Year of selection 2015
Institution Tilburg University
When a new product—a drug or a pesticide, say—is deemed safe and released on the market, someone has decided to give it their seal of approval. More likely, a group of people have come together, evaluated the risks involved, and made a collective decision. This makes Dr. Thomas Boyer-Kassem wonder how they went about it, if they pooled their risk assessments in the best way, and if there even is a “right” way! Originally trained in physics, today he is applying mathematical tools to philosophical questions to understand the best ways for groups to make collective judgments. His theoretical work aims to answer questions that are relevant to expert committees, corporate boards, political bodies—any group of individuals charged with making decisions together about risks.
“Aggregating judgments is no simple matter,” says Dr. Boyer-Kassem, and no one has yet addressed how risk assessments, specifically, should be handled. His work will identify whether they are different from other judgments and require specific rules or methods to be aggregated. To illustrate the point, he imagines a committee debating whether to authorize a new pesticide, given the guideline that the health risk must be lower than 5%. If four experts evaluate the risk at 4% and another at 14%, how should their assessments be combined? Should it be a four-against-one decision and, so, the product is approved? Or is it more appropriate to calculate the average of their votes (6%) and, thus, reject the pesticide? “Two plausible procedures to collectively assess a risk and decide on its acceptability lead to two different outcomes,” Dr. Boyer-Kassem observes. It only gets more complex if the threshold of acceptability (the 5%, in this case) is not pre-determined. Each person will have his or her own definition of “acceptable risks” to the table. This begs the question, then, of when to aggregate their positions: before they’ve each applied their acceptability limit and drawn a conclusion? Or is it better for each to come to a conclusion before aggregation, leaving out their individual thresholds? Or maybe something in between…?
Answering these questions about which decision procedures produce the optimal collective conclusion is one goal of the project. But, of course, there is unlikely to be a one-size-fits-all solution. The best method of aggregating risk assessments will depend on various factors regarding the problem at hand (the threshold agreed upon, the diversity of individuals’ views) and the purpose assigned (to be more or less cautious, represent the diversity of opinions or the middle of the road). “My objective,” Dr. Boyer-Kassem explains, “is to develop a sort of map, distinguishing among a dozen types of aggregation problems and identifying the best method to arrive at a collective decision in each scenario.”

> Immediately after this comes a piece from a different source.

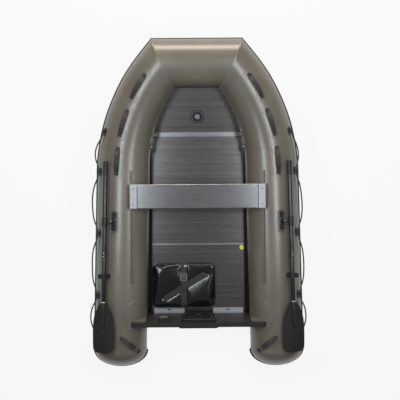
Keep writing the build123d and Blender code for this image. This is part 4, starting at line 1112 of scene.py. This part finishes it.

Dr. Boyer-Kassem will develop these conclusions by investigating existing logical and mathematical models of judgment aggregation that might be applicable to the risk aggregation problem, modifying them as necessary and potentially developing new ones. By mapping out the landscape of risk assessment in group decisions his results should be easily applicable to a variety of collectives. These might be expert panels, research groups, citizens’ associations… – any group of people in need of rational methods to arrive, together, at the best evaluation of the risks before them and the optimal decision that follows.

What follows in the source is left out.